C’è un problema in 3/19 con il lavoro della protagonista. Ma non è chiaro quale sia questo problema. È una pietra che il film porta legata al collo per tutta la sua durata. Aleggia fortissima un’avversione per la professione che svolge il personaggio di Kasia Smutniak, avvocato per grandi aziende che cura contratti, fusioni e via dicendo. In nessun momento ci viene suggerito che si adoperi in pratiche borderline con la legalità, né che lo faccia a discapito dei più svantaggiati. Anzi, si direbbe che lo fa bene, con successo. Tuttavia è chiaro che c'è qualcosa che non va.

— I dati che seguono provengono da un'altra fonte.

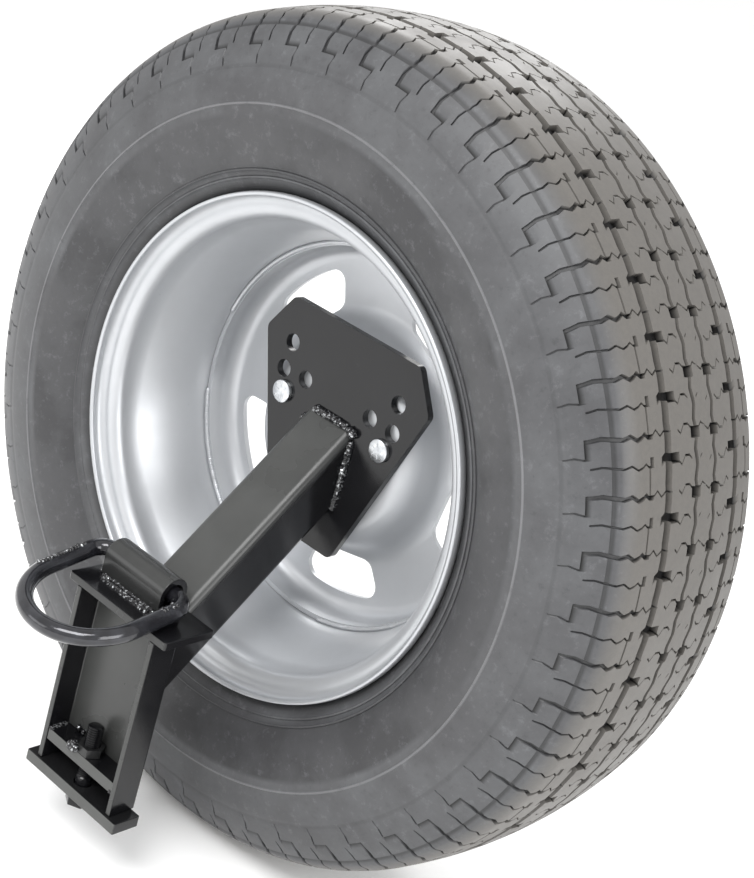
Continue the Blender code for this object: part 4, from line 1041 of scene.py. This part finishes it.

Lei, malata di lavoro, dedita alla carriera, ha un incidente in una notte di pioggia. Come spesso avviene questo incidente, da cui esce contusa ma non gravemente, scatena una presa di coscienza, anche perché nello stesso evento invece un’altra persona è morta. Uno sconosciuto che non si riesce ad identificare, un immigrato. Questo scatena nella donna un forte senso di colpa (forse era stata lei ad attraversare la strada con il rosso) e la spinge ad indagare l’identità di questa persona ma di nascosto, furtivamente e nell’ombra.

Per indagare inizia a trascurare il lavoro e la carriera. Prima contavano molto, ora di colpo molto poco. Non ha rischiato di morire, cioè non ha rischiato di perdere tutto quel che aveva e quindi non ha chissà che voglia di vivere, è solo determinata a scoprire quell’identità. E non è chiaro perché questo cozzi con il suo lavoro. Potrebbe essere interessante scoprirlo lungo il film ma non è così, non ci sono piccoli indizi, non ci sono piste inferenziali, non c'è niente che ci metta curiosità, sveli un mistero o suggerisca uno svelamento. L'impressione è che sia qualcosa che dovremmo già sapere ma non sappiamo. Certo ci sarà la rivelazione di un trauma nel passato ma non spiega il cambio di vita. Silvio Soldini gira un film su un cambio radicale di visione della propria vita ma non si capisce da cosa sia motivato.

A 20 minuti dalla fine poi 3/19 cambia e diventa un film sui lutti familiari, sull'eredità del passato e sul fare i conti con i propri fantasmi. E poi ancora diventa un film di viaggi madre-figlia (con il sole da che tutto il film era grigio), viaggi con una mappa stradale cartacea (?!?) che finiscono al mare in una spiaggia di ciottoli (?!?) a discutere di cosa fare al posto di lavorare. Siamo finiti all’opposto di come era iniziato tutto ma, di nuovo, non è chiaro perché. C’è anche un uomo che ha aiutato la protagonista e ci ha stabilito una relazione sentimentale che l’ha abbandonata perché ha intuito (da una telefonata) che lavoro faccia e quindi non ne vuole più sapere di lei.
Questo non è un dettaglio piccolo, è il punto di tutto il film. L’incidente è il MacGuffin, l’abbandono del lavoro è il punto. E non si capisce. Già Il comandante e la cicogna era stato un disastro di scrittura, Il colore nascosto delle cose sembrava un ritorno ad un cinema più corretto (in attesa di uno vitale), ma questo film scombinatissimo, che non sa cosa essere e alla fine non è niente, in cui una riconciliazione familiare finale sembra l'unico modo di dare un senso al tempo speso dallo spettatore nel guardarlo, fa presagire il peggio.